Andy Elder isn’t from Seattle originally, but he’s accustomed to the rain, having grown up in England. As a kid, his favorite rainy-day pastime was chess, and he still plays to this day — as evidenced by the partially finished game sitting on his conference table in Bellevue one recent afternoon.

“One of the things I love about chess is it is a very good game for testing people intellectually,” he explains. “You can see they’re involved, they have a system, they have a process. Very, very clever people play chess.”

Meet the guy who gets the deals done at Intellectual Ventures, the 800-person patent licensing company and invention house run by former Microsoft technology chief Nathan Myhrvold.

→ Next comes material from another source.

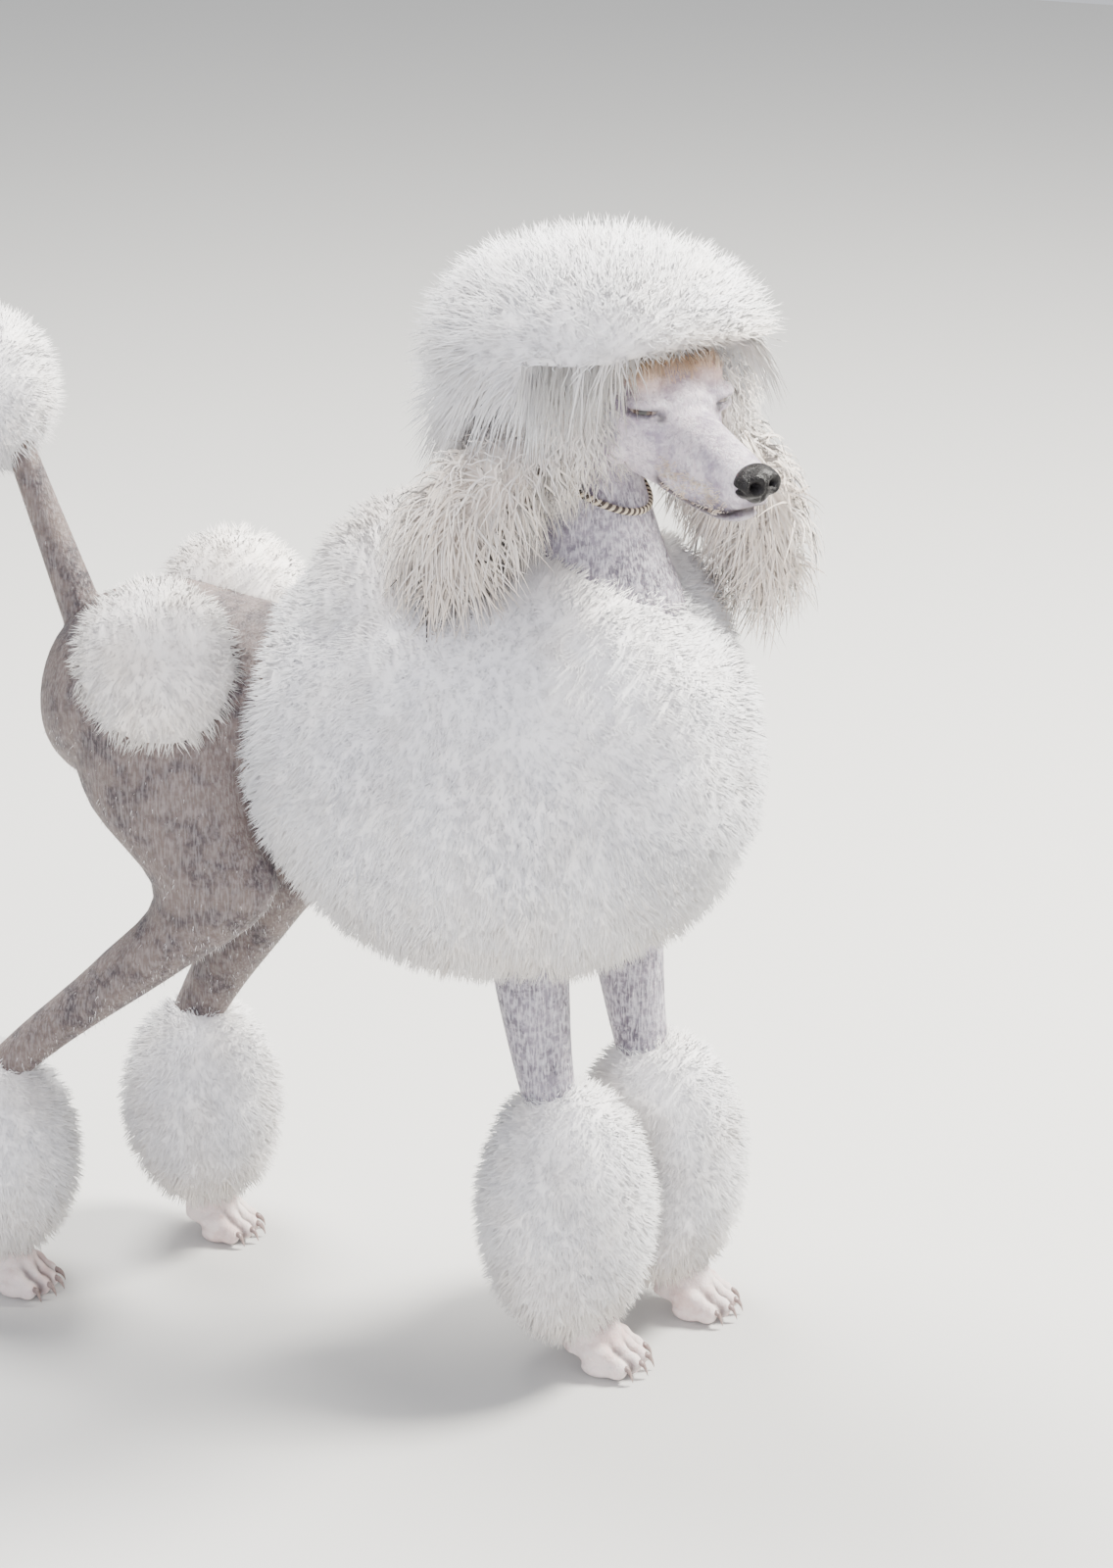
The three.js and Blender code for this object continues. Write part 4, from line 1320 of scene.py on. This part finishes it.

Elder, a 43-year-old former Cisco executive who has worked around the world, has been the executive vice president in charge of global licensing for Intellectual Ventures since the middle of last year. His team of 60 has completed a string of patent deals with companies including American Express, LG Electronics, Wistron and others — leveraging IV’s massive portfolio of 35,000 patents and patent applications.

Just yesterday came news of another big deal, with Cypress Semiconductor.

Nathan Myhrvold

Myhrvold has said he hopes to create a new market for “invention capital,” but in the meantime, patent disputes and litigation have been testing the patience of the industry and the legal system. Intellectual Ventures, already a lightning rod for criticism, has shown an increased willingness to file lawsuits of its own — taking on the likes of Nikon, AT&T, T-Mobile, Sprint, Motorola and others.

Adding to the controversy was the “This American Life” piece last year that likened Intellectual Ventures’ business tactics to a “mafia-style shakedown.”

I sat down with Elder recently to talk about all of this in his office at the Intellectual Ventures headquarters. Continue reading for edited excerpts from our conversation.

What do you do? 

Elder: I’m responsible for all of the licensing business. So every time a company wants to have a license to anything in our portfolio, it’s my team that comes along and helps to make that happen. That is essentially my job. It sounds wonderfully simple, doesn’t it? If only that were always the case.

Why did you join Intellectual Ventures? 

Elder: First you look to see, is this company well-positioned, relative to its competitors and peers? I think by a very long way, I would say it’s way out in front. Secondarily I’d say, does it have a really good executable capability, is it big enough, is it financially strong? Has it got all the things you want from a good corporation? And I would say, absolutely. And then I would say, what’s the market like, is there a good market for what IV has, and yeah, absolutely, as well. So I looked at these things, and I thought, yeah, that’s the kind of company I want to work for.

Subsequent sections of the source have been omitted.